La scelta della Provincia, qualora resa operativa, comporterebbe queste conseguenze:

  • Il venire meno (con l’accorpamento delle funzioni di vigilanza ambientale in un unico organismo di controllo) di un reale decentramento istituzionale e di attività di controllo ambientale, mirato e calibrato sul territorio. Meglio cioè mantenere il più alto livello di professionalità e specializzazioni possibili, con figure ad hoc già operanti sul territorio nell’ambito della vigilanza ambientale;

  • Una perdita di importanti servizi svolti a livello locale e della vicinanza delle istituzioni alle popolazioni residenti;

  • Una caduta occupazionale nelle periferie vista la politica provinciale di continuo ridimensionamento della presenza capillare sul territorio.

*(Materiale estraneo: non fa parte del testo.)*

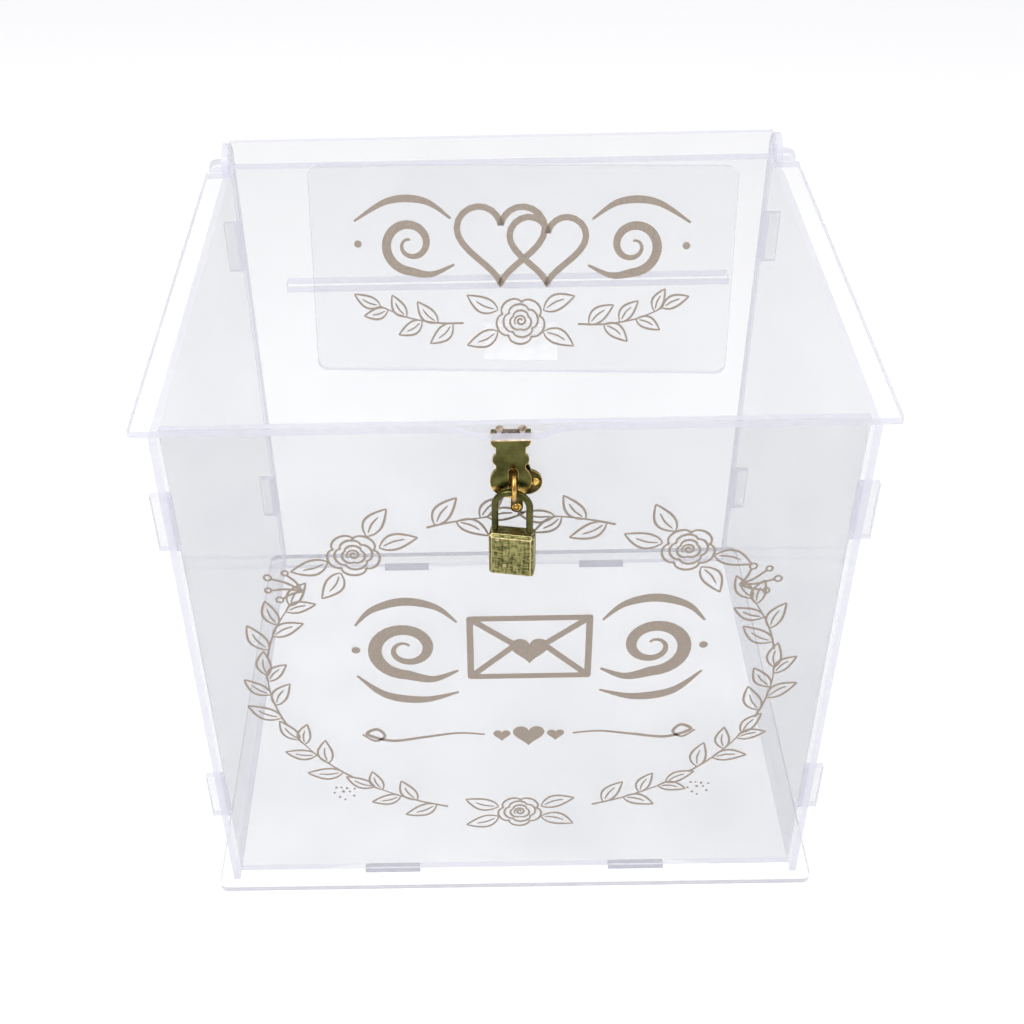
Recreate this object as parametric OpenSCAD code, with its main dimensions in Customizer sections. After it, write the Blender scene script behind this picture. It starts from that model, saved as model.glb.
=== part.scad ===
// Clear acrylic card box for a reception table. Four upright panels lock together and stand on a
// base plate with tabs. The lid turns on two tabs of its own in the ears of the side panels, has
// a card slot, and carries a standing sign. A brass hasp and a small padlock hold it shut.
// Lengths along Y in the driving values are measured back from the side panels' front edges.

/* [Sheet] */
// Thickness of the clear sheet
sheet_t = 2.8; // [2.6:0.1:3]
// Play between a tab and its slot
tab_play = 0.1; // [0.05:0.05:0.2]

/* [Box] */
// Width over the two side panels
box_w = 250; // [230:1:280]
// Depth of a side panel
box_d = 219; // [210:1:230]
// Height of a side panel above the base plate, without its ear
box_h = 242; // [225:1:260]
// Distance of the front and back panels from the side panels' edges
panel_inset = 4.8; // [4.6:0.1:5.2]
// Height of the ears and of the back panel above the lid's underside
ear_rise = 11.2; // [10.6:0.1:12]

/* [Base plate] */
// Margin of the base plate beyond each side panel
base_side_margin = 6.2; // [5:0.1:10]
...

Le associazioni ritengono doveroso sottolineare:

  • La diversità delle aree protette rispetto al resto del territorio (esse dovrebbero costituire la punta di diamante nell’ambito delle politiche di tutela ambientale) e quindi necessita per esse una certa diversità ed autonomia gestionale, questo anche sul piano del controllo attraverso l’utilizzo di personale specificatamente formato e motivato in merito alla tutela ambientale e alla relativa vigilanza in area Parco;

  • La difesa di una competenza fondamentale per l’autonomia dei Parchi, cioè quella che riguarda l’esercizio diretto delle funzioni di vigilanza ambientale sul proprio territorio e la garanzia di poter fare rispettare le norme specifiche del Piano di Parco, servendosi di personale a ciò prettamente preposto e alle dirette dipendenze degli stessi Enti Parco (i guardaparco); ovviamente attraverso il mantenimento per essi delle qualifiche necessarie allo svolgimento di tale attività con la dovuta dignità e responsabilità professionale (cioè le qualifiche di Polizia Giudiziaria);

  • Il rischio di uno scivolamento dei Parchi verso un ruolo sempre più di carattere turistico, di immagine e di promozione, riducendo di fatto quello che invece dovrebbe essere il loro ruolo principale: la tutela ambientale e conservazione della biodiversità.